What Is Compound Interest?
Compound interest is the process where your savings earn returns, and then those returns earn returns of their own. Over time, this creates a snowball effect that can significantly boost your savings. Unlike simple interest, which only pays on the original amount, compounding accelerates growth because each period's earnings are added to the principal, forming a larger base for the next period.
Why Starting Early Matters
The most powerful factor in compounding is time. The earlier you begin saving, the more time your money has to compound. Even small amounts can grow substantially over decades. For example, someone who starts saving in their 20s may end up with more than someone who starts later with larger contributions, simply because of the extra years of compounding. This is often called the "time value of money."
The Role of Returns and Consistency
While the rate of return matters, consistency is equally important. Regular contributions, even if modest, allow you to take advantage of dollar-cost averaging and keep the compounding engine running. Over long periods, the growth from compounding can dwarf the amount you originally contributed. However, returns are never guaranteed, and past performance does not predict future results.

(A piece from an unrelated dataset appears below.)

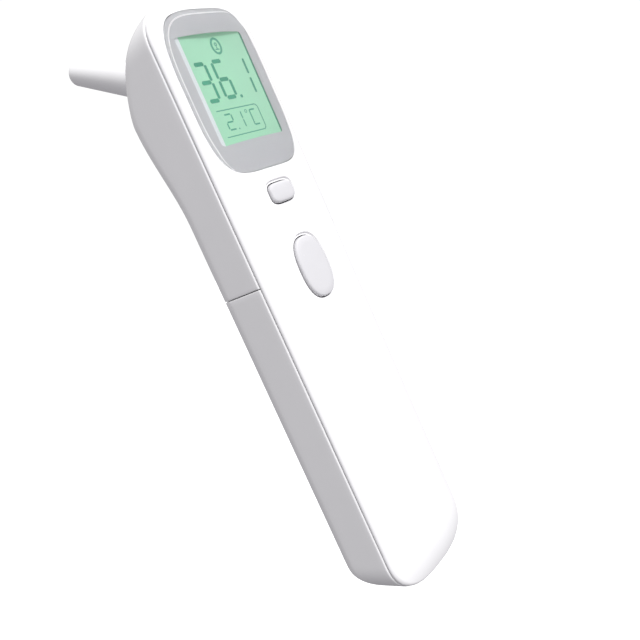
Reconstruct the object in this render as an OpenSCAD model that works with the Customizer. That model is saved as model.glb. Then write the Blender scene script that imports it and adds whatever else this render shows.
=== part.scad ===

Fees and Inflation: The Silent Erosion
Fees, such as account maintenance fees or expense ratios, reduce the amount of money that remains invested to compound. Similarly, inflation erodes the purchasing power of your savings. According to the FRED (Federal Reserve), the annual inflation rate was 4.17% as of May 2026. To maintain real growth, your savings need to earn a return that outpaces inflation. Even a small difference in fees or inflation can have a large impact over decades.
Practical Takeaways
- Start as early as possible – time is your biggest ally.
- Be consistent – regular contributions, no matter how small, add up.
- Watch fees – they compound against you just as returns compound for you.
- Consider inflation – aim for growth that exceeds inflation to preserve purchasing power.
Remember, compound interest is a tool, not a guarantee. It works best when combined with patience, discipline, and a long-term perspective.